Elon Musk on Friday fulfilled a promise to release some of the code underlying how Twitter filters and presents the information that users see.
Twitter released computer code it called “the algorithm” on Github revealing some of the inner workings of the black box that determines which tweets a user sees — which is far more complicated than simply showing all tweets from people you follow.
“Most of the recommendation algorithm” was released and “the rest will follow,” Musk said on the platform he owns. “No doubt, many embarrassing issues will be discovered, but we will fix them fast!” he added.

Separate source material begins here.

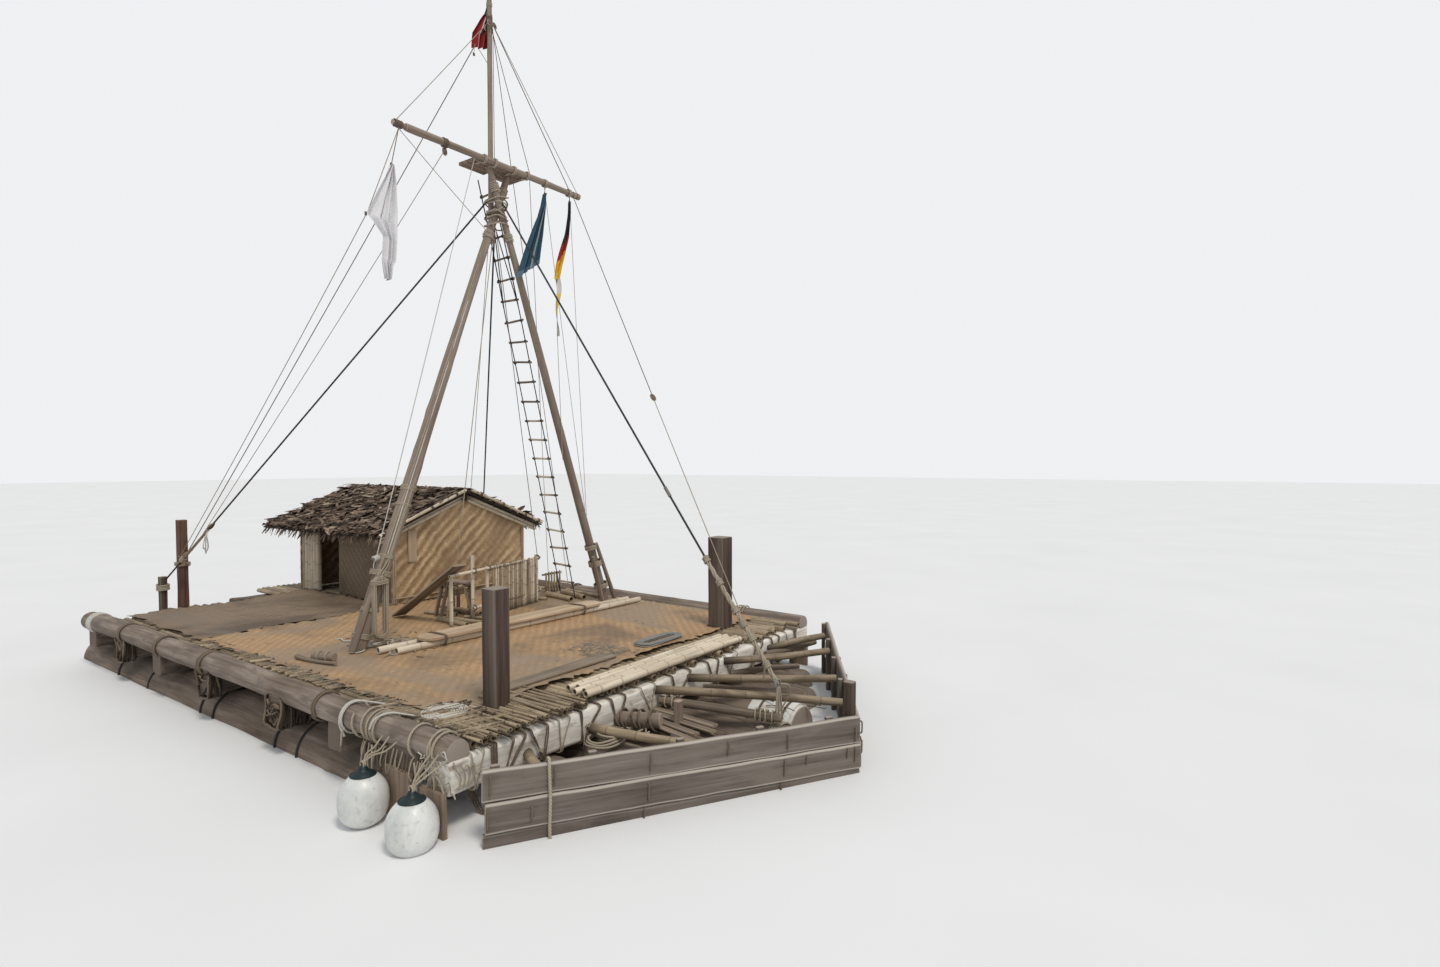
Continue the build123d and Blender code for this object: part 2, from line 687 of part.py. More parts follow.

The algorithm is important because rather than focus on simply presenting a chronological feed from those a user follows — which would also take far less staff — Musk has said that he will de-amplify content freely. That means that while users might not be censored outright the way they would under the old regime, they could be reaching significantly fewer people, without even realizing that anything was happening, similar to a form of soft “shadow-banning.”
Engineers wrote that the “For You” feed consists half of people you follow, and half of people you don’t. “This requires a recommendation algorithm to distill the roughly 500 million Tweets posted daily down to a handful of top Tweets that ultimately show up,” they explained.
The code also deals with “Trust and Safety,” which has in the past been used by Twitter to hide information such as the Hunter Biden laptop scandal just before the 2020 election.
However, the code only contains logic and machine learning models, not the data that powers it, so it is of limited use. For example, you can see code building the “Model to detect toxic tweets. Toxicity includes marginal content like insults and certain types of harassment. Toxic content does not violate Twitter terms of service.”
In part, it looks for keywords dealing with “politics,” “insults,” and “race,” but you can’t see what those keywords are. The end result of many factors is a “toxicity score” being assigned to each tweet.
The code shows that Twitter keeps track of Democrats, Republicans, important users (called VITs), and Musk himself, saying, “These author ID lists are used purely for metrics collection. We track how often we are serving Tweets from these authors and how often their tweets are being impressed by users. This helps us validate in our A/B experimentation platform that we do not ship changes that negatively impacts one group over others.”
It also references blacklisted topics and searches.
Under “SpaceSafetyLabels,” it includes DoNotAmplify, CoordinatedHarmfulActivity, CivicIntegrityMisinfo, MedicalMisinfo, GenericMisinfo, HighToxicity, and UkraineCrisis.
It lists as “Deprecated” safety labels named MisinfoCovid19, MsinfoBrazilianElection, MsnfoCovid19Vaccine, MsnfoFrenchElection, MsnfoPhilippineElection, and MsnfoUsElection.”
It sets a “tweet safety level” based on factors like TweetContainsHatefulConductSlurLowSeverity.
“The [[VisibilityReason]] feature represents a VisibilityFiltering [[SPAM.FilteredReason]], which contains safety filtering verdict information including action (e.g. Drop, Avoid) and reason (e.g. Misinformation, Abuse),” a code comment says.
It also orchestrates a “misinfo nudge.”
And it considers policy violations, which include ElectionInterference, MisinformationVoting, HackedMaterials, MisinformationCivic AbusePolicyUkraiseCrisisMisinformation, MisinformationMedical, and MisinformationGeneral.
Last week following the Nashville shooting, many conservatives were banned for calling attention to a “Trans Day of Vengeance” set to take place on Saturday, even though the original far-Left accounts were not banned when they originally promoted the event.